David would not go into full detail on which chemical combination affected the grips, but he did explain that they had to consider everything from the climate that the controller was in, like the humidity, and even the products customers would use on their hands like lotions and colognes. The bumper issues were more difficult to pinpoint, David stated he was very confused at the issues because of the amount of testing that was done on the buttons. He was so focused on figuring out the issue that he and other team members would fly out to consumer’s homes and give them a new controller instructing them to play for 8 hours to record and study how they were using the controller. After studying the play habits of multiple customers David and his team documented a similarity that recurred in most of the observations. The bumpers were being damaged as a result of the controller being used and held in a way they never planned for, in a style of play that he called “bumper jumper” the customer was hitting the bumper button at a 45-degree angle and then hitting it on the other axis at a 65-degree angle. This style of play was never tested for, so he went back to the lab and set up a test to duplicate this exact style of play. David used both standard Xbox controllers and Elite controllers in the test which both models failed.
Small changes for big impact
“Small differences make a big difference” (David Prien)
Around the time the first Elite controller was released David was already working on the concept for the Elite 2 controller, he proved not only was the product viable but also profitable. This time he had a little bit more freedom on which features he could put into the controller to improve on the design of the first one. He stated that the Elite 2 was his baby and he wanted the premium price to reflect its premium design. Since the Elite 1 was the first of its kind, it shared many similarities with the standard Xbox controller using some of the same hardware as the standard Xbox controller in its design. The Elite V2 uses parts, switches, and materials that are not found in your standard Xbox One controller.

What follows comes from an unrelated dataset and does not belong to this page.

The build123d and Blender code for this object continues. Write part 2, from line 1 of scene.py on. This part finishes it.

David wanted to make sure that all buttons had the right amount of clickiness to give the customer the feedback they were looking for, including the home button or what he calls the Nexus button is now a full clickable button and that it no longer recesses into the face of the controller. He corrected the issue with the bumpers by getting rid of the hook design that was used in the Elite 1, that allowed them to pop off. He corrected the rubber grips issue, which he feels is the most important feature of the controller, by wrapping the grips around the entire face of the controller.
Features that mattered
“Players didn’t want an LCD screen” (David Prien)
David took in a lot of customer feedback both on social media and out in the field on things that can be done to improve the features and design of the controller. He wanted to make sure that features that were being added were for the right reason, it started with giving the controller a rechargeable battery to make it as carbon friendly as possible. David stated in a meeting with the team over at Xbox that he put up a photo of a dumpster filled with batteries showing the environmental impact that it has and how he wanted to alleviate that. He is aware that there is a lot of concerns revolving around this rechargeable battery, in the interview he challenges people to “pick a night and charge the battery to 100% and use the controller until it dies”. He wants to show people that he is proud of the battery design and the 40-hour battery life that comes with it.

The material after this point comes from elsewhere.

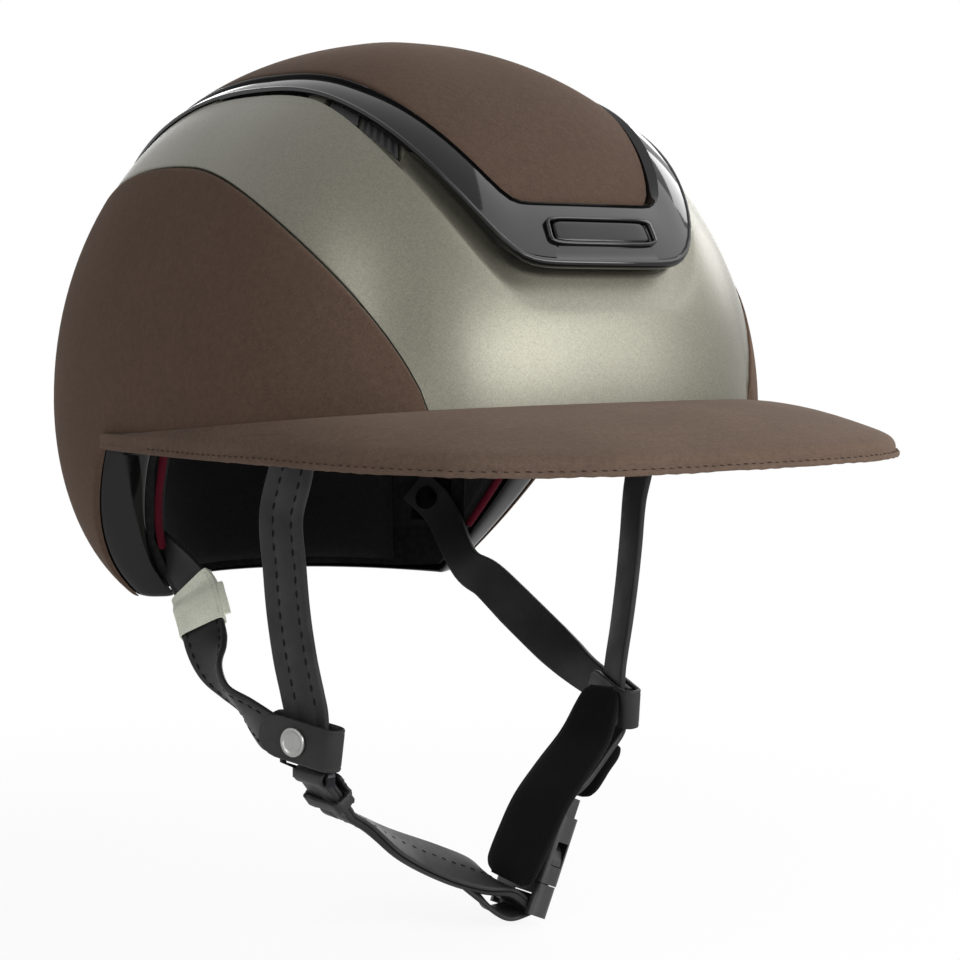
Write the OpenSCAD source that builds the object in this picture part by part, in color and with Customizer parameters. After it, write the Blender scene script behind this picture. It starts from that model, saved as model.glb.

One thing that David noticed is people always kept their controllers in the case when it was not in use, so he wanted it to be possible for the charger to work in the case. David also wanted the USB port to have more ease of use so he changed it over to USB-C being a more user-friendly “blind connection”. The number one feature that was asked for was a capture button to be added to the controller, he felt making a permanent button for this feature would be a waste for those who wouldn’t use it. Instead, he thought “what if you could make any button the capture button”? By using the Elite 2 controller app you can remap any of the buttons to be what he called a shift key. When holding the shift key just like on a keyboard you are shifting to a different set of functions. You can then map the “capture that” feature on the Xbox to any button of your choosing essentially creating a capture button, The shift feature makes it to where you can create multiple button layouts and map multiple commands to the controller.
Possible future customization
David also stated that he would like to one day if possible, if the demand was there, to have a small color pallet available on the Xbox Design Labs. The issue with making this possible is finding the materials in the desired colors that could meet the testing standards, the main material in question is the rubber grip material which has limited options when it comes to color. He also commented on having a manufacturer creating joystick and paddle kits to truely customize the elite 2, these manufacturers would have to adhere to strict guidelines on how the accessories are made all the way down to what they are made out of. If the paddles are not made to the exact spec they can shear and damage the switch inside, Xbox does not want any manufacturer to create a product that can make the Elite controller look poorly designed. He took the design of the controller very seriously by creating new tests for durability from the studies of the first design, he even put a reinforcement ring around the joystick so that it can not wear the housing down with use.
David did point out that he is only responsible for about 80% of the production of the Elite Controller 2. Allen Carranza was the actual individual that got the controller over the line into the customer’s hands. He admitted it was hard to hand over the reins to his baby after all the research, development and even delays that took place in the project. There were times where he had to resist the urge to give his opinion or input to allow his other team members to act on their own creativity. Instead, David is now leading the hardware team on Project Scarlet getting ready for next-gen and how it will shape the Xbox brand going forward.